Noah est le fils d’un footballeur camerounais et d’une basketteuse ardennaise. Aux Etats-Unis, toute goutte de sang noir vous fait nègre. Ici, le Black et le blond colorent le café au lait en arc-en-ciel de possibilités. Le pays s’enthousiasme pour ce prototype humain qui transcende les appartenances et séduit tous azimuts, publicité vivante pour les mariages mixtes. Aujourd’hui, Noah reste un excellent talisman contre les montées de lait identitaires et les goitres d’obscurantisme religieux. C’est un Obama en plus instinctif, en moins nonchalant, en moins timoré. C’est un Mandela en plus guerroyeur, en moins conséquent, en moins réconciliateur. Au-delà de la comparaison impossible avec ces figures exagérées, il y a, chez Noah, un optimisme de la volonté doublé d’une décontraction multicolore qui ravive la confiance en soi d’une nation abîmée.

Antiracisme

Dans les années 80, ils sont deux à porter l’espoir que, demain, la couleur de peau ne sera plus un appeau à bêtise, un appât à haine. Il y a Yannick Noah qui va lancer l’association Fête le mur pour initier au tennis les gamins des quartiers. Et il y a Harlem Désir. Coiffure à la Angela Davis, phrasé habile et maîtrisé, le président de SOS Racisme est le précurseur d’une culture de l’indignation mise en musique. On peut tordre le nez mais celle-ci mérite d’être célébrée, en particulier pour s’être évité de trier entre les réprobations.

Aujourd’hui, SOS Racisme est moqué quand son influence perdue devrait être regrettée. A la place, des manœuvriers communautaires tentent de s’arroger l’étiquette antiraciste alors que leur seule ambition est d’interdire la critique des religions et d’abolir le droit au blasphème. Au fil du temps, Harlem Désir a perdu sa toison d’or brun dans la défense de causes difficiles, celle du PS et de l’Europe.

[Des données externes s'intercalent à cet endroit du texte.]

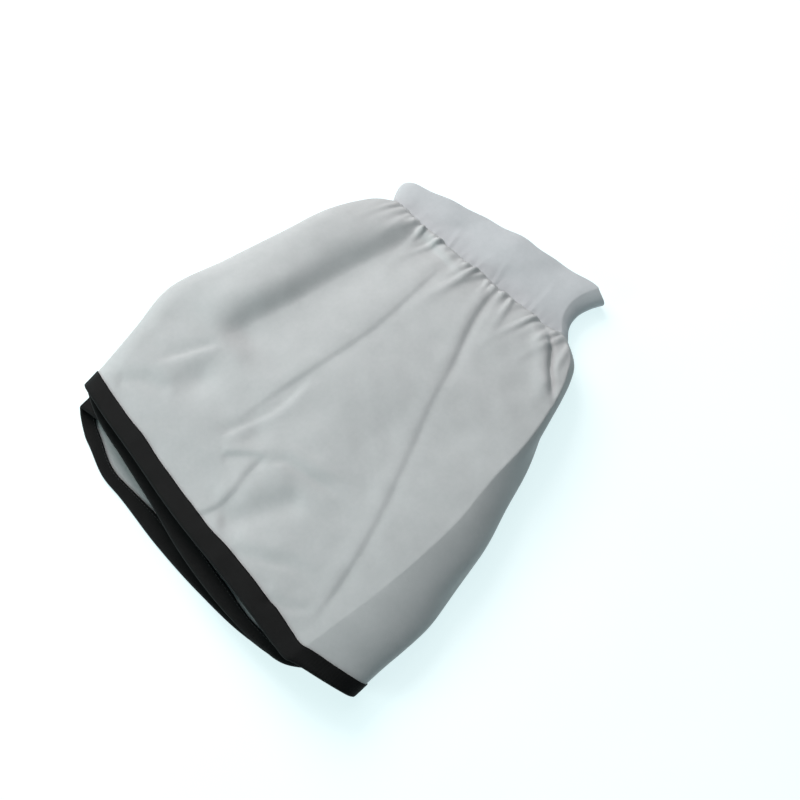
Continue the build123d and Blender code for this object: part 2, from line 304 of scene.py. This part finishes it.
def top_folds(x, y):
    """Height, in metres, that the loose folds of the top ply add to it."""
    h = np.zeros(x.shape)
    for line, width, depth, ridge, reach, fade in TOP_FOLDS:
        h += fold(line, x, y, width, depth, ridge, reach, fade)
    for height, x_middle, x_reach, y_middle, y_reach in TOP_SWELLS:
        across = bump(x, x_middle * MM, x_reach * MM)
        h += height * MM * across * bump(y, y_middle * MM, y_reach * MM)
    h += 0.9 * MM * unevenness(3, x, y, 7, 170, 90)
    h += 0.2 * MM * unevenness(5, x, y, 9, 46, 24)
    return h


def gathers(along, rest, seed):
    """Puckers at the neck: along is the way round in metres, rest the distance from the seam.
    Each pucker has its own width, height and length."""
    rng = np.random.default_rng(seed)
    h = np.zeros(along.shape)
    place = float(along.min())
    end = float(along.max())
    while place < end:
        width = rng.uniform(4.2, 8.0) * MM
        height = rng.uniform(0.3, 1.2)
        length = rng.uniform(8, 26) * MM
        lean = rng.uniform(-0.35, 0.35)
        centre = place + width + lean * rest
        spread = width * (0.58 + rest / (95 * MM))
        h += height * np.exp(-(((along - centre) / spread) ** 2)) * np.exp(-rest / length)
        place += 1.7 * width
    return h


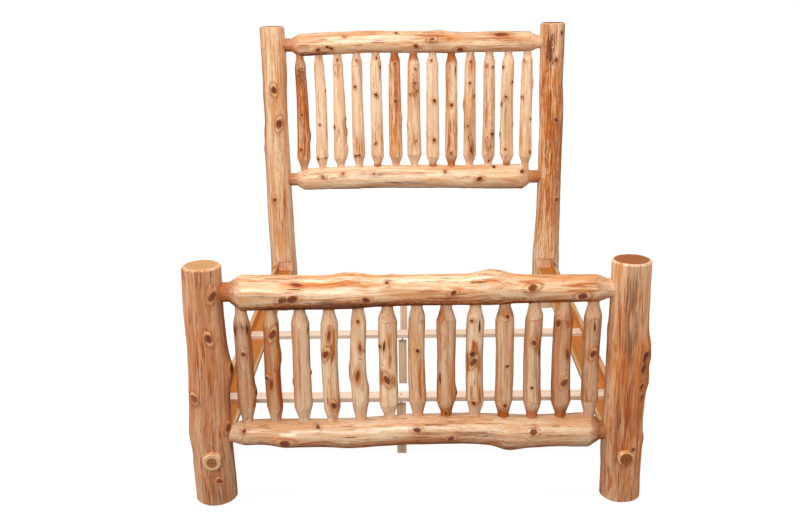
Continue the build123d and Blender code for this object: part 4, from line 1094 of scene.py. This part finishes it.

Noah, lui, a failli singer la mécanique Johnny, histoire d’en remontrer au parrain du show-biz. Devenu chanteur de variété aux pieds nus, l’athlète est trop compétiteur pour ne pas ambitionner de finir numéro 1 dans sa partie. Mais, il n’a jamais oublié de transmettre de l’émotion et n’a jamais mesuré une folle générosité. Côté politique, il a eu ses coups de sang contre le FN et contre Sarko et ses coups de cœur pour Hollande. Ce qu’on n’aura garde de lui reprocher. Grande gueule qui adore être le centre d’intérêt permanent, Noah évite au moins la langue de bois.

Diversité

Noah est un adjudant intelligent, un «en avant les petits gars» zen et psychologue, un chef de commando pacifiste. Il aime fédérer des individus, coaguler des égoïsmes, transcender des solitudes. Il veut lester de beaux moments partagés, de violences supportées et de folies exaltées, le sac à dos de sportifs qui vivent dans une bulle hygiéniste et dorée. Noah pourrait faire de la politique si celle-ci était encore une aventure épique. Il pourrait aussi jouer dans un film où un héros du passé sort de sa retraite pour apprendre la vie à quatre blancs-becs. Il a 55 ans et se retrouve à cornaquer des types de 30 ans, anxieux de n’avoir rien gagné alors que la fin de carrière menace. Il n’est pas sûr que les quatre «mousquetaires» (Monfils, Gasquet, Tsonga, Simon) ne traiteront pas Noah comme leurs lointains devanciers le firent avec Richelieu. Rien n’est écrit. La fascination peut se désagréger. Papi Yannick peut être renvoyé à son passé idéalisé.

Pour éviter cela, Noah manie le symbole, tout en restant fidèle à sa vision du monde. Et voilà pourquoi les «bleus» se retrouvent en Guadeloupe dans une touffeur à la Koh-Lanta et tiennent conférence de presse au Mémorial Acte, lieu d’évocation de la traite négrière. Et voilà pourquoi le gourou vieillissant rejoint le stade à vélo via 15 kilomètres de nationale dangereuse quand ses troupes prennent la navette. Histoire de se convaincre que tout peut recommencer, le chef de bande a besoin des excès d’implication et de mortification qui précédent les dégagements hédonistes. Comme s’il fallait vivre trop fort pour essayer de vivre ensemble.